-- Exercise --
Copy out every line in the entries below that includes "bends".

Collected data
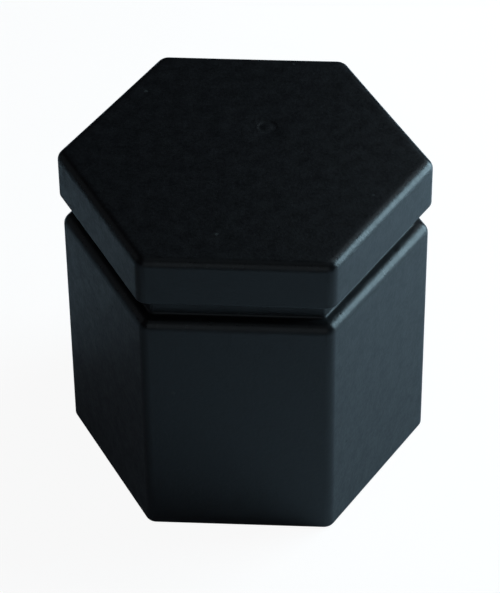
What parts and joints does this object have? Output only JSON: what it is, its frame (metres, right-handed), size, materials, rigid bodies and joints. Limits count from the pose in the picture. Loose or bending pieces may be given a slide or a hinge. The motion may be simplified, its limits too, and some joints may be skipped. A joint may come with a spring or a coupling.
{
  "type": "wheel nut cover cap",
  "caption": "Hexagonal push-on cap with a flat head, a pulling groove below it and a plain open body that covers a wheel nut.",
  "frame": {"origin": "centre of the open rim, in the rim's plane", "axes": "+Z along the socket, from the open rim to the closed head; +X through a corner of the hexagon, +Y square to a flat"},
  "size_m": [0.0228, 0.02, 0.022],
  "materials": {
    "black_plastic": "satin, finely textured"
  },
  "bodies": {
    "root": {"nut_cap": "black_plastic"}
  },
  "joints": []
}
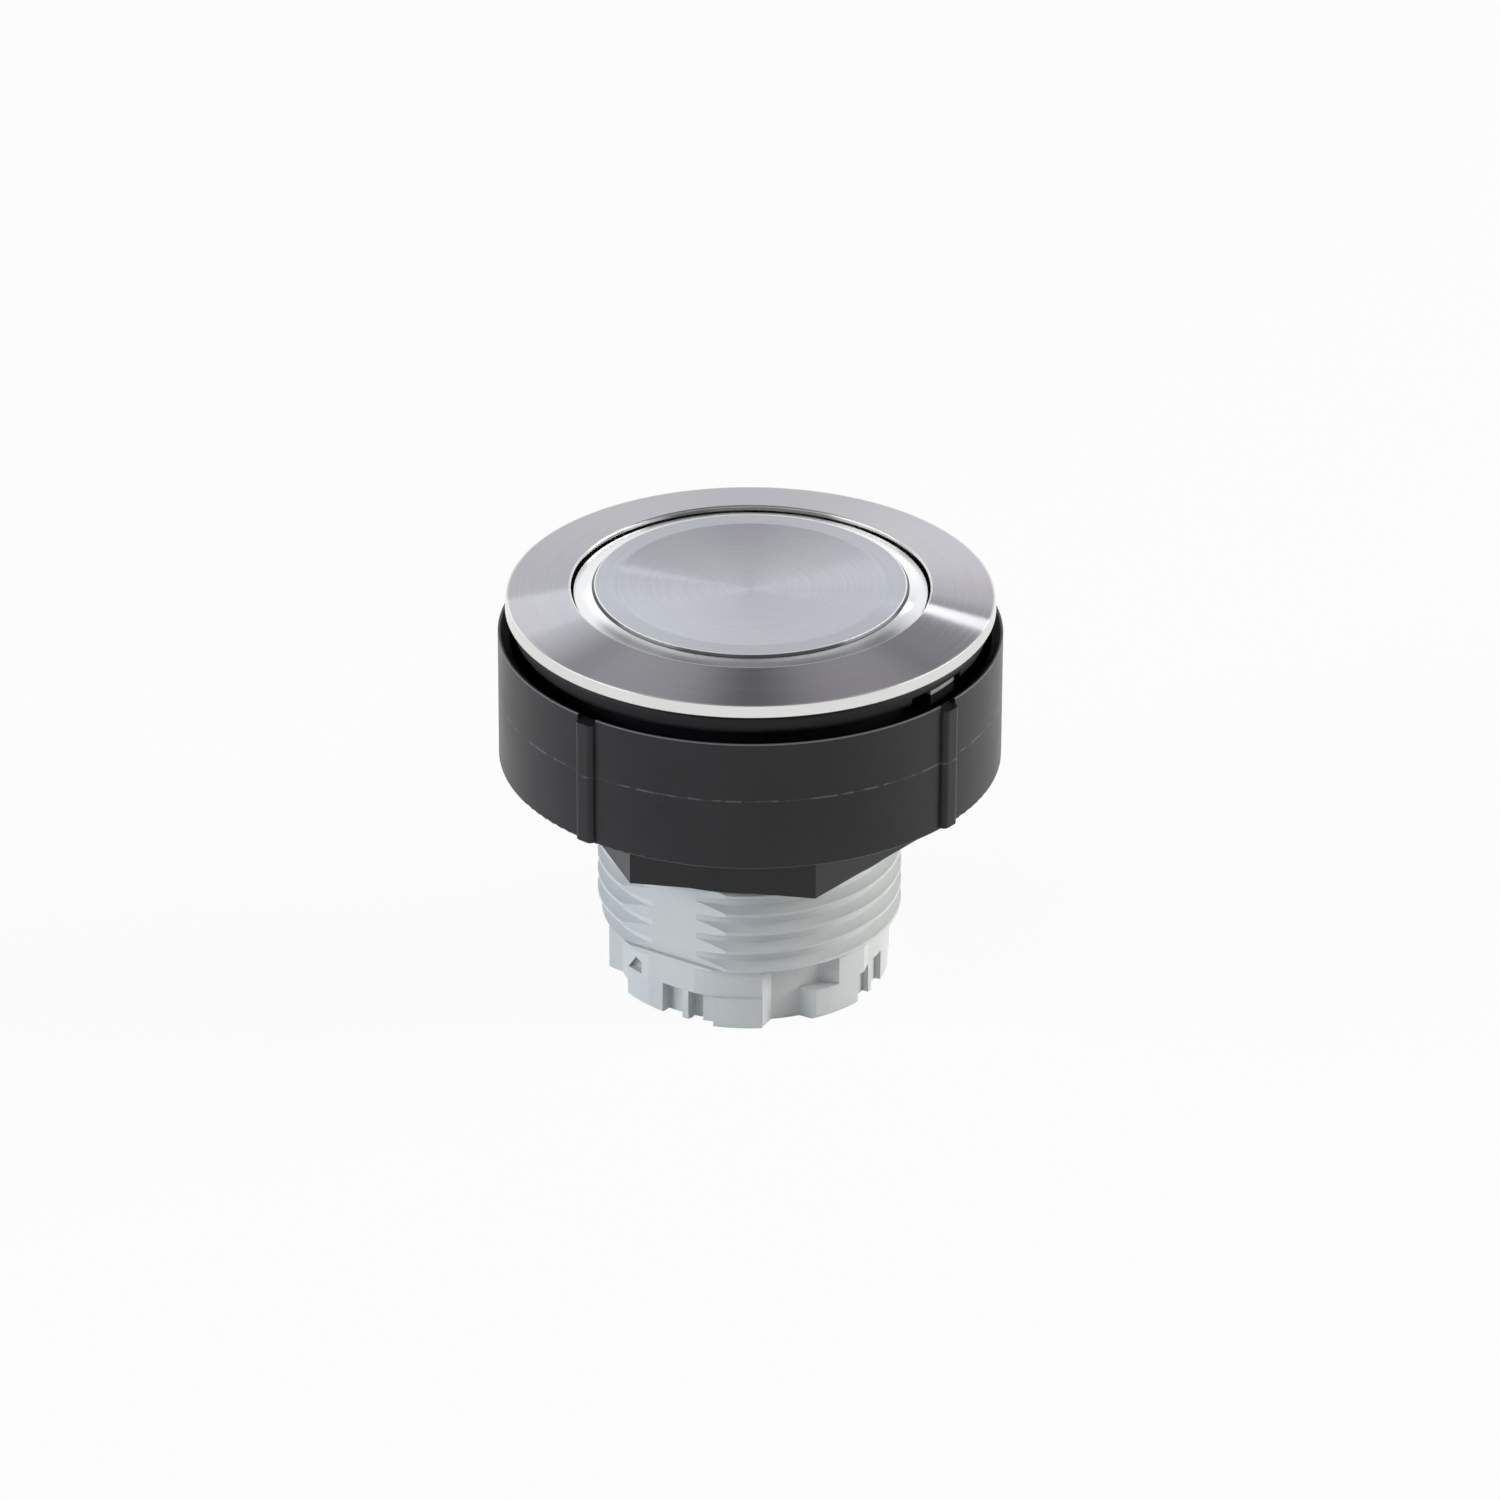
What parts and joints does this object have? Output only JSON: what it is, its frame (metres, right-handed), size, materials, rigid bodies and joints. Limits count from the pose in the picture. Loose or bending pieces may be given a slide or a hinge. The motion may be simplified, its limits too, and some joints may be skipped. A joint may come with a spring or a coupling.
{
  "type": "flush push button",
  "caption": "Round flush push button with a steel face and ring, a black skirted nut and a grey threaded bayonet body.",
  "frame": {"origin": "centre of the base's bottom face, where the contact blocks clip on", "axes": "+Z along the button's axis from the base to the face; -Y is the side towards the reference view; +X completes the frame"},
  "size_m": [0.0362, 0.0362, 0.0303],
  "materials": {
    "brushed_stainless": "satin, circular brushing with polished edges",
    "spring_steel": "drawn wire",
    "plated_steel": "zinc plated",
    "black_plastic": "fine matt moulded",
    "grey_plastic": "smooth satin moulded",
    "natural_plastic": "smooth",
    "black_rubber": "matt"
  },
  "bodies": {
    "housing": {"threaded_body": "grey_plastic", "head_housing": "black_plastic", "anti_twist_key": "grey_plastic", "front_ring": "brushed_stainless", "front_ring_o_ring": "black_rubber", "ring_retaining_clip": "spring_steel", "panel_gasket": "black_rubber", "stop_bumper": "black_rubber", "guide_bush": "natural_plastic", "spring_seat": "plated_steel", "return_spring": "spring_steel"},
    "button": {"button_cap": "brushed_stainless", "plunger": "natural_plastic", "plunger_seal": "black_rubber", "pusher": "black_plastic", "centre_screw": "plated_steel", "screw_lock_washer": "plated_steel"},
    "nut": {"mounting_nut": "black_plastic"}
  },
  "joints": [
    {"name": "button_press", "type": "slide", "parent": "housing", "child": "button", "axis": [0, 0, -1], "range_m": [0, 0.003], "stiffness_N_per_m": 700, "springref_m": -0.003, "deforming": ["return_spring"]},
    {"name": "nut_travel", "type": "slide", "parent": "housing", "child": "nut", "axis": [0, 0, -1], "range_m": [0, 0.0272]}
  ]
}
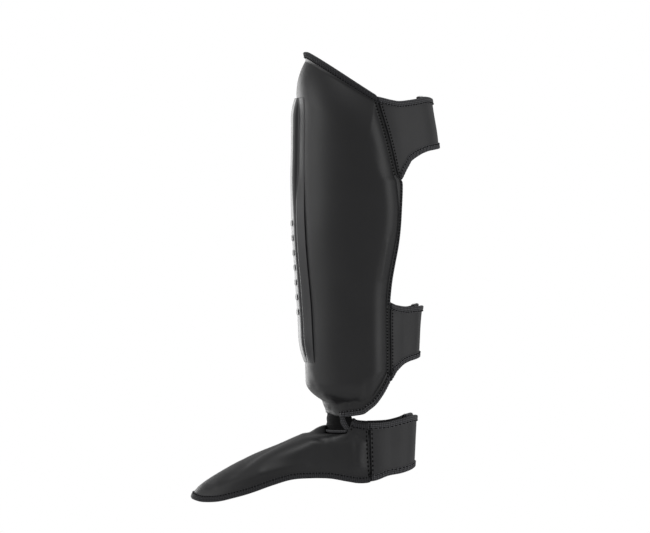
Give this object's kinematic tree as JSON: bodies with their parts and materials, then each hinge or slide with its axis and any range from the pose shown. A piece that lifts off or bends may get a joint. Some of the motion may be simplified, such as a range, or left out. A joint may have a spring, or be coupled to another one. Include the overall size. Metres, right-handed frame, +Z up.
{
  "type": "shin and instep guard",
  "caption": "Padded guard for the shin and instep: an open-backed shell with a raised front ridge, a stretch ankle panel and an instep guard, held by overlapping elastic straps.",
  "frame": {"origin": "centre of the ankle opening, between the shell's bottom edge and the instep guard's collar", "axes": "+Z up the leg, -Y towards the toes, +X the wearer's left"},
  "size_m": [0.14, 0.2622, 0.4707],
  "materials": {
    "cover": "satin grained synthetic leather over foam",
    "ridge": "smooth satin synthetic leather over foam",
    "strap": "matt synthetic leather with elastic",
    "tape": "matt woven binding tape",
    "loop": "matt loop pile",
    "stretch": "matt knitted stretch cloth"
  },
  "bodies": {
    "root": {"shin_shell": "cover", "instep_guard": "cover", "shin_ridge": "ridge", "ankle_link": "stretch", "upper_strap": "strap", "upper_strap_tab": "strap", "lower_strap": "strap", "lower_strap_tab": "strap", "heel_strap": "strap", "heel_strap_tab": "strap", "top_binding": "tape", "rear_binding_left": "tape", "rear_binding_right": "tape", "hem_binding_left": "tape", "hem_binding_right": "tape", "instep_binding": "tape", "collar_binding_left": "tape", "collar_binding_right": "tape", "link_binding_left": "tape", "link_binding_right": "tape", "ankle_welt": "tape", "upper_strap_top_binding": "tape", "upper_strap_bottom_binding": "tape", "upper_strap_tab_top_binding": "tape", "upper_strap_tab_bottom_binding": "tape", "lower_strap_top_binding": "tape", "lower_strap_bottom_binding": "tape", "lower_strap_tab_top_binding": "tape", "lower_strap_tab_bottom_binding": "tape", "heel_strap_top_binding": "tape", "heel_strap_bottom_binding": "tape", "heel_strap_tab_top_binding": "tape", "heel_strap_tab_bottom_binding": "tape", "upper_strap_loop_patch": "loop", "lower_strap_loop_patch": "loop", "heel_strap_loop_patch": "loop"}
  },
  "joints": []
}
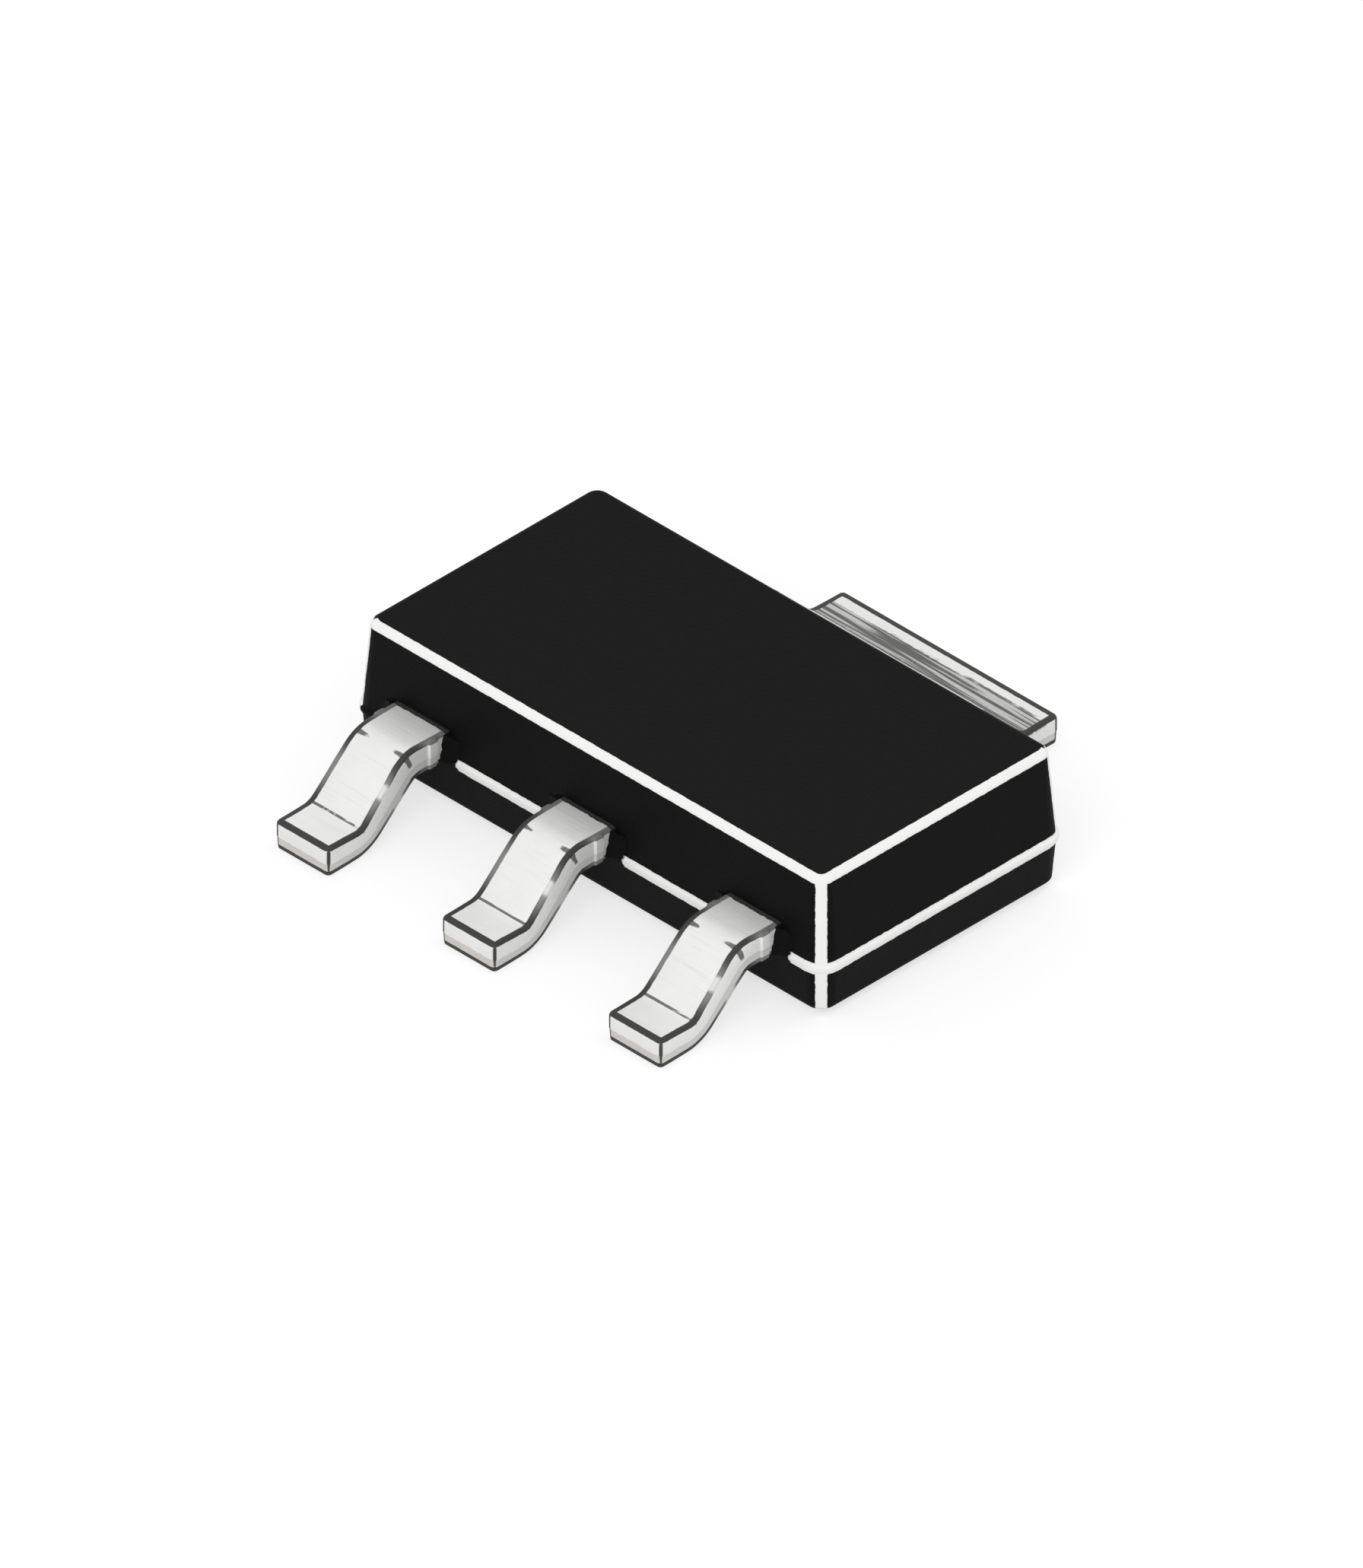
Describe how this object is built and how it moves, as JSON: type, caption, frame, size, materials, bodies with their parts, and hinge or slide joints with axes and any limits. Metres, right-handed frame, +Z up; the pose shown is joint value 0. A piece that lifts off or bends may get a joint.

-- Complete answer --
Give this object's kinematic tree as JSON: bodies with their parts and materials, then each hinge or slide with its axis and any range from the pose shown. A piece that lifts off or bends may get a joint. Some of the motion may be simplified, such as a range, or left out. A joint may have a spring, or be coupled to another one. Include the overall size. Metres, right-handed frame, +Z up.
Describe how this object is built and how it moves, as JSON: type, caption, frame, size, materials, bodies with their parts, and hinge or slide joints with axes and any limits. Metres, right-handed frame, +Z up; the pose shown is joint value 0. A piece that lifts off or bends may get a joint.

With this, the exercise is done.